- PROBLEM STATEMENT: Starting with the line that contains "if shape.isNull() or" and stopping after the line that contains "bpy.context.view_layer.update()", output every line exactly as it stands.
--- Start DATASET EXTRACT ---
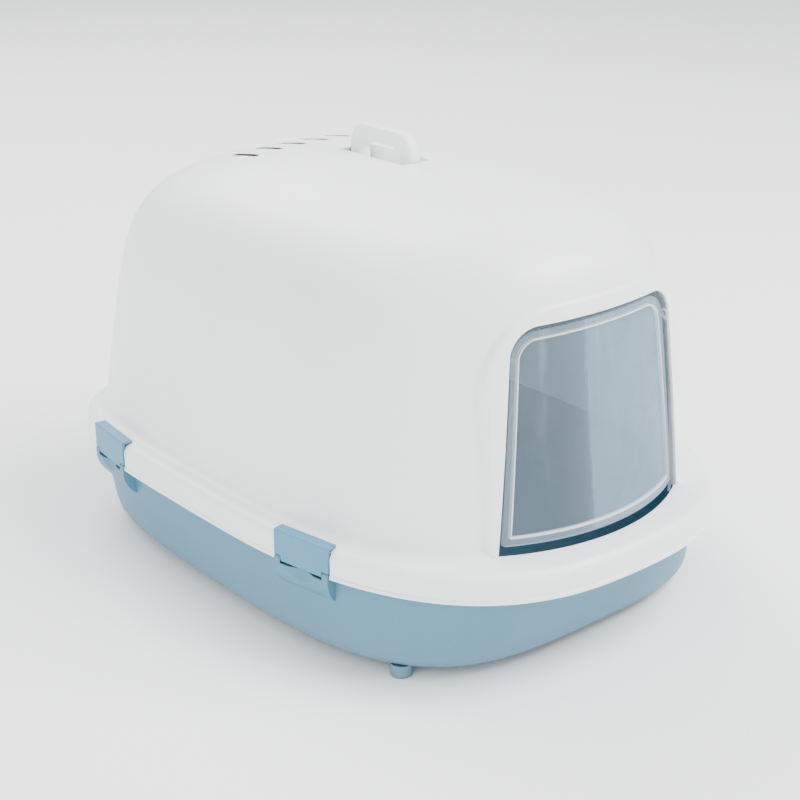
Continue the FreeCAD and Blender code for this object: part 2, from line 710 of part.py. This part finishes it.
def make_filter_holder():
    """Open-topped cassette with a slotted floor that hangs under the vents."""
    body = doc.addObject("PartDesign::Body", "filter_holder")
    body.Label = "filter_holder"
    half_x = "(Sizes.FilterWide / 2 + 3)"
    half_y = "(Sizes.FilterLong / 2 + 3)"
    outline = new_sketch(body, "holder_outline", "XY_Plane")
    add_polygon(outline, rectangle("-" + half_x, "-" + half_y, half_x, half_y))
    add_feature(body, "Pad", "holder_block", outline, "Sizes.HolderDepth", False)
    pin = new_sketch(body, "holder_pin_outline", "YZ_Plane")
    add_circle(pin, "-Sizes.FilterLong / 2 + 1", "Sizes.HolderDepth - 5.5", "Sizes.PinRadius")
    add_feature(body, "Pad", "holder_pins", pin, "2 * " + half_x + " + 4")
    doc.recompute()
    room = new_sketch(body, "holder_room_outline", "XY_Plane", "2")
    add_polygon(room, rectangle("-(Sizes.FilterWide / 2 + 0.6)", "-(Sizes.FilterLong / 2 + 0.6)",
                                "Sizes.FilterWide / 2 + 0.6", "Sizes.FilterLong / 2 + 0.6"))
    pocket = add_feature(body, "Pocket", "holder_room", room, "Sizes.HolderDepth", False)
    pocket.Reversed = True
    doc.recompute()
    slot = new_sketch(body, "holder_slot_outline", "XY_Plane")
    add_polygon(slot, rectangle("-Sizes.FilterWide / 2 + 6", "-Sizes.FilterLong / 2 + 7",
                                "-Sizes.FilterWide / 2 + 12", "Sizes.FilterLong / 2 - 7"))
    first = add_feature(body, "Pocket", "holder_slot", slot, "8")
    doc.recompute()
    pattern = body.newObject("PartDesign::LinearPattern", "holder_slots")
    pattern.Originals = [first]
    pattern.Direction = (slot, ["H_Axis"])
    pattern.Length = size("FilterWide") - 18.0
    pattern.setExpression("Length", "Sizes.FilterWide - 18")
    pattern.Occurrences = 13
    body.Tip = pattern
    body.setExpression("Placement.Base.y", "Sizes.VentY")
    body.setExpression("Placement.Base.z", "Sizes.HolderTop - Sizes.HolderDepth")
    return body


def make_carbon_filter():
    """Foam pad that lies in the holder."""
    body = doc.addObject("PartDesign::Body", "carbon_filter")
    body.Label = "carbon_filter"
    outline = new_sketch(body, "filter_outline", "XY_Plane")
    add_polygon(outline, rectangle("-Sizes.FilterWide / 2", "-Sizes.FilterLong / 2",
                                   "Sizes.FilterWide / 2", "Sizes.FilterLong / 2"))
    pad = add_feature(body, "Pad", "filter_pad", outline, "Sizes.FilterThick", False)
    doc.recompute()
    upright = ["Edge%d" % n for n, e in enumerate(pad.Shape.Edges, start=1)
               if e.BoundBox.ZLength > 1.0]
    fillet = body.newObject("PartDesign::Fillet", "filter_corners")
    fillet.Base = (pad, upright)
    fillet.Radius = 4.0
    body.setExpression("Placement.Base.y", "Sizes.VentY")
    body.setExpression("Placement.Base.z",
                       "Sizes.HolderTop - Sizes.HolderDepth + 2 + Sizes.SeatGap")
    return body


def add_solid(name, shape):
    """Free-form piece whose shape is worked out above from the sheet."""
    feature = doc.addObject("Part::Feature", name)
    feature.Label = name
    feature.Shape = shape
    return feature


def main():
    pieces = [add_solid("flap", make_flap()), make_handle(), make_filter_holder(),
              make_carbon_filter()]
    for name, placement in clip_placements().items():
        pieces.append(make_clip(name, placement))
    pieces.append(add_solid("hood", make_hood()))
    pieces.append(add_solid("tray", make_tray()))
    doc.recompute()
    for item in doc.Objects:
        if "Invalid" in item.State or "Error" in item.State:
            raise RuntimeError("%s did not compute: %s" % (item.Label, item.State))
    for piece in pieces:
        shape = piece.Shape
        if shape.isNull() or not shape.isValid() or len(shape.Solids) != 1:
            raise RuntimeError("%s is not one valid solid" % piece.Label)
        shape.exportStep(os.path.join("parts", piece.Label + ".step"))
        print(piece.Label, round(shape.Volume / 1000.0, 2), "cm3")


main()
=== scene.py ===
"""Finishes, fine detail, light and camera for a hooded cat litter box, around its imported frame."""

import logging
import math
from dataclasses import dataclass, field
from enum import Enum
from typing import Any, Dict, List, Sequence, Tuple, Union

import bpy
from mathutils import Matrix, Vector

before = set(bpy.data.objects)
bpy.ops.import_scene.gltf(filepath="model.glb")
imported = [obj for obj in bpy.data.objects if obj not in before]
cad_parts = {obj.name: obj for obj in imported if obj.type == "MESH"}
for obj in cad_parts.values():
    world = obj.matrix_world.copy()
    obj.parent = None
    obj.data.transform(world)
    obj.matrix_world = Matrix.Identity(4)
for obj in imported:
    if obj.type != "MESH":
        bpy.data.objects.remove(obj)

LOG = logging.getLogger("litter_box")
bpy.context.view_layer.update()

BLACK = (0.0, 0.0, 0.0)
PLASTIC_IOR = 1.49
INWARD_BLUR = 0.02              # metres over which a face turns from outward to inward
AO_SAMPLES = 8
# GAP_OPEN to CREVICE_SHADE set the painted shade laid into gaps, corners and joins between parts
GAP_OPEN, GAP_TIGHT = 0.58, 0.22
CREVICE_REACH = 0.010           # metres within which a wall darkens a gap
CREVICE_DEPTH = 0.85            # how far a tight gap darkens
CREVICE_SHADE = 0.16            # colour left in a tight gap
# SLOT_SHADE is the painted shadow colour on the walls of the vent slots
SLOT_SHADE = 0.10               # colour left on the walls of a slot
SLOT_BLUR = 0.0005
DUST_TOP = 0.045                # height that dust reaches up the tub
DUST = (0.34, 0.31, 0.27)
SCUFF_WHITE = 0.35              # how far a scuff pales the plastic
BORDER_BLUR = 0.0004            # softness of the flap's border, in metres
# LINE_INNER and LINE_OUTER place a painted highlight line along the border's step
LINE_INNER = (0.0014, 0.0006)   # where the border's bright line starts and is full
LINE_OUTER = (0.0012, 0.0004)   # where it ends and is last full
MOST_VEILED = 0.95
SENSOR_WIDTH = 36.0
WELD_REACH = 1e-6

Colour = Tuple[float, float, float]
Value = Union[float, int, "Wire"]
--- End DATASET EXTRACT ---
- EXERCISE SOLUTION:
        if shape.isNull() or not shape.isValid() or len(shape.Solids) != 1:
            raise RuntimeError("%s is not one valid solid" % piece.Label)
        shape.exportStep(os.path.join("parts", piece.Label + ".step"))
        print(piece.Label, round(shape.Volume / 1000.0, 2), "cm3")


main()
=== scene.py ===
"""Finishes, fine detail, light and camera for a hooded cat litter box, around its imported frame."""

import logging
import math
from dataclasses import dataclass, field
from enum import Enum
from typing import Any, Dict, List, Sequence, Tuple, Union

import bpy
from mathutils import Matrix, Vector

before = set(bpy.data.objects)
bpy.ops.import_scene.gltf(filepath="model.glb")
imported = [obj for obj in bpy.data.objects if obj not in before]
cad_parts = {obj.name: obj for obj in imported if obj.type == "MESH"}
for obj in cad_parts.values():
    world = obj.matrix_world.copy()
    obj.parent = None
    obj.data.transform(world)
    obj.matrix_world = Matrix.Identity(4)
for obj in imported:
    if obj.type != "MESH":
        bpy.data.objects.remove(obj)

LOG = logging.getLogger("litter_box")
bpy.context.view_layer.update()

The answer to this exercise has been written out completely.